Vektar stepped beside her, quiet. "This is the cost of silence. Seven years of unchecked rule. Horam controls the sectors, the food, the surveillance grid. But here… here you'll find people who haven't given up. Who are still waiting."
"Waiting for what?" she asked bitterly. "A miracle? A girl in pieces who can't even run without glitching?"
"They're waiting for blood," Vektar said softly. "Royal blood. And that means you."
Zora didn't answer. Her gaze stayed on the city as wind whipped her hair back.
Finally, Vektar pointed toward a smog-filled district near the city's edge.
"There," he said. "Lower Sector Five. I know people there, Mechan dissidents, outcasts, the ones who refused to serve Horam. It's not safe, but it's quiet. You can lay low. Train. Learn your body."
She turned to him slowly, eyes narrowing.
"You sure that's all you want from me?"
Vektar blinked. "What do you mean?"
"I mean my mother's voice rang in my skull like a damn warning bell. Said not to trust you." Her tone was calm, but her words carried steel. "So... tell me, Vektar. Are you planning to turn me in?"
"No."
"Planning to control me? Reprogram me?"
"No."
"Then say it," she challenged, stepping closer. "Say you have no intention of betraying me."
He didn't blink. "I have no intention of betraying you."
Zora studied him for a moment longer, searching for cracks in his composure.
"Fine," she said. "But don't expect me to stop watching you."
"That," he said, "would be wise."
She turned away before he could say more, her boots crunching on broken stone.
They descended toward the outer ruins in silence, their path weaving between decayed metal trees and half-toppled statues of past rulers. Vektar began outlining the plan... secure a safehouse, meet with a rebel mechanic named Senn, and gather intel on Horam's new chain of command.
Zora only half-listened. Her mind kept replaying the voice. Her mother's voice. Whispering warnings no one else could hear.
She didn't know what was real anymore but she did know her gut. And her gut said: Stay sharp. Don't sleep on trust.
"So," she said, breaking the tension with a smirk, "any chance this rebel safehouse has a real bed and not just a metal slab that smells like armpits?"
"If it does," Vektar said, "we'll both be shocked."
"Oh joy," she muttered. "A rebel sleepover. All I'm missing is nail polish and unresolved trauma."
He gave a small, brief nod that might've been a chuckle.
They turned a corner and stopped dead.
Something was there.
A tall, armored figure stood in the middle of the rubble-strewn road ahead. Its frame gleamed obsidian-black, sleek and silent. A glowing red optic blinked from behind its helmet. Across its chest, etched deep into the metal, was the royal symbol of Songrin.
Zora's blood ran cold.
"Dromain," Vektar whispered. "One of the Hunters. Advanced tracking unit. It shouldn't be this far out."
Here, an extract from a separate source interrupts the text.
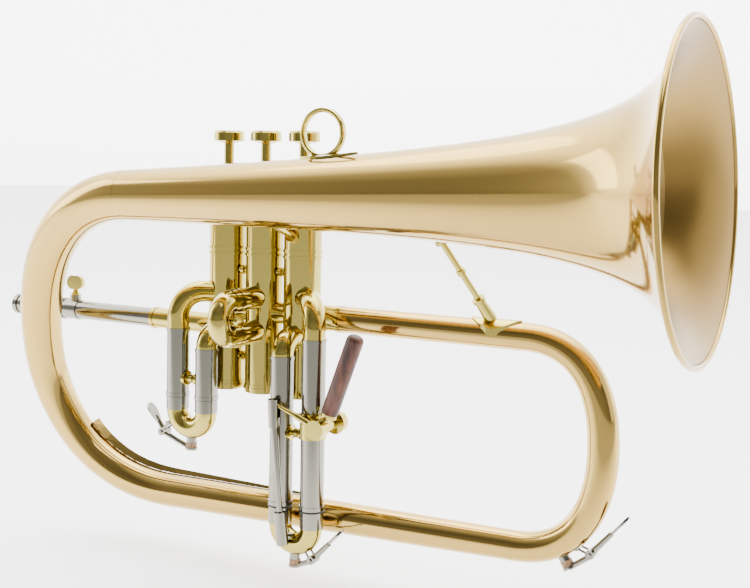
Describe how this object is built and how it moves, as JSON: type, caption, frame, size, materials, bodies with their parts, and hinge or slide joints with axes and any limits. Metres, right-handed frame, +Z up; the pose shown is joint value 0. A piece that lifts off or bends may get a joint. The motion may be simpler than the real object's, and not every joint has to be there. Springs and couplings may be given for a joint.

The figure stepped forward. Its voice was smooth, almost human, but tinted with distortion.
"Princess Zora," it said.
She tensed. "It knows my name."
"It knows more than that," Vektar said, stepping forward.
The Hunter's scanner pulsed as it locked onto her. Symbols danced across its chest display. Zora could see the text:
Subject: Zora Aiden.
Classification: Unknown Asset.
Threat Level: Processing...
DNA Match: 100%.
Bloodline Confirmed.
It raised a weapon, the barrel glowing red. Zora reached for her blade.
But it didn't fire.
Instead, it stared for a long moment. Then it slowly lowered the weapon and tilted its head.
"Your blood survives," it said. "I know your blood."
And then, with a shimmer of light, the Hunter disappeared into stealth mode and was gone.
Zora stood frozen.
"They're not just hunting me," she said quietly. "They're recognizing me."
She turned to Vektar with a slow, growing smile.
"Good," she whispered. "That means Songrin hasn't forgotten me."